Wednesday, July 23, 2014

No Shapshot is a Portrait

That which took place on 9/11 with my squeeze at the time is a snapshot and is specifically not a portrait.

It would be just as fair ... and just as incomplete ... to tell a story of the same person's joys with grandchildren.  It wouldn't be any more a portrait than the other but it would be prettier from a Disney sense even if it would have no more virtue in the sense of a comprehensive portrait.

If you want to be beautiful all the time, it seems the only way in the modern time is to grow an ass like Kardashian and release low-quality porno movies.

Not everyone will appear well as I wander about through weird events of life as I don't seek nostalgia so much as clarity.  There were many things which were suppressed and some which I should have resisted, a smaller number I should have resisted with everything in me.

Why not be equally upset at my review of JFK.  He's one of the great gods of the Democrats but what did he really do ... not that much.  (I will credit him with 'vim and vigor,' however.  He's the last I recall saying anything about the physical health of school kids.)


Something that really got me blasted was when I didn't come back to Cincinnati when my ol' Dad croaked.  Apparently they aren't insane and I don't think it requires any further validation that I am.  I couldn't talk to anyone then anymore than I have been able to do it just now.  I could talk to people a little bit at work but it was just mouths opening and closing in a movie that had no point.  I could keep the machine moving because everything would fall apart if I didn't and I would fall apart if I let it.  Everything was like that and still is.  If I think about it for too long then it will disintegrate all over again.  Machines made sense.  Nothing else did.  (I suspect this type of suborg consciousness is much more pervasive now than people realize.  In effect, there's comfort in a machine even though you hate what it does ... the comfort is predictability.)


When you have lived in a continuous reality, it seems so solid.  Perhaps that's good if you need it but never make the mistake it's real.

After it all, there are only three things that remain:  light, love, and music

The irony is that many people find these the hardest to make real when they're most solid things we know.  All we need do is appreciate them.  Everything else disappears.

Maybe other people don't see things like that but I never saw them any other way.


Here's another pic of the same squeeze from the intro:  we were swimming out to a little island near a larger island but she got into a panic.  No question she was going to go down.  This called for the Silas Lifesaving Skills which I had not previously known I possessed and I was bringing her back in to shore.  That's when some swimmers will start fighting and then the Lifesaver has to think, geez, I don't want to hit her but it's the only way to do it.  Fortunately she got cool so there was no hitting and I brought her on in.  On with a groovy Caribbean day.

(That really is what you do with a panicked swimmer.  It sucks but you calm them down or they die.)


Here's another one as you can only see a whale for the first time with one person.  There's a magic you never imagined and I hope everybody someday has that privilege, to really appreciate these majestic creatures.  Of course I remember a moment like that.
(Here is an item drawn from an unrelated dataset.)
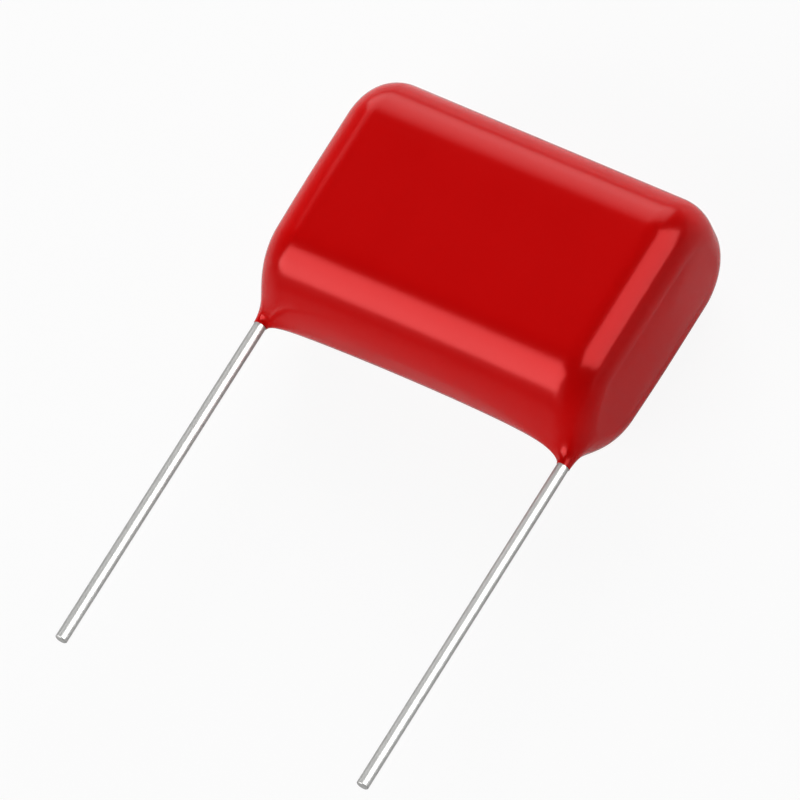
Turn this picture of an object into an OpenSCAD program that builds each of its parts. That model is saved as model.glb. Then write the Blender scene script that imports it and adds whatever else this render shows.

But there was comedy.  There was only one whale in the area ... but ... there were five or six tourboats watching it.  It's absolutely forbidden to approach the whale or intimidate it in any way so all stayed a respectable distance.  It wasn't a humpback whale so it wasn't one for leaping from the water but at least you could take pictures of the other boats.


Snapshots of anyone's life are many.  How many it takes to make a portrait.  Your call.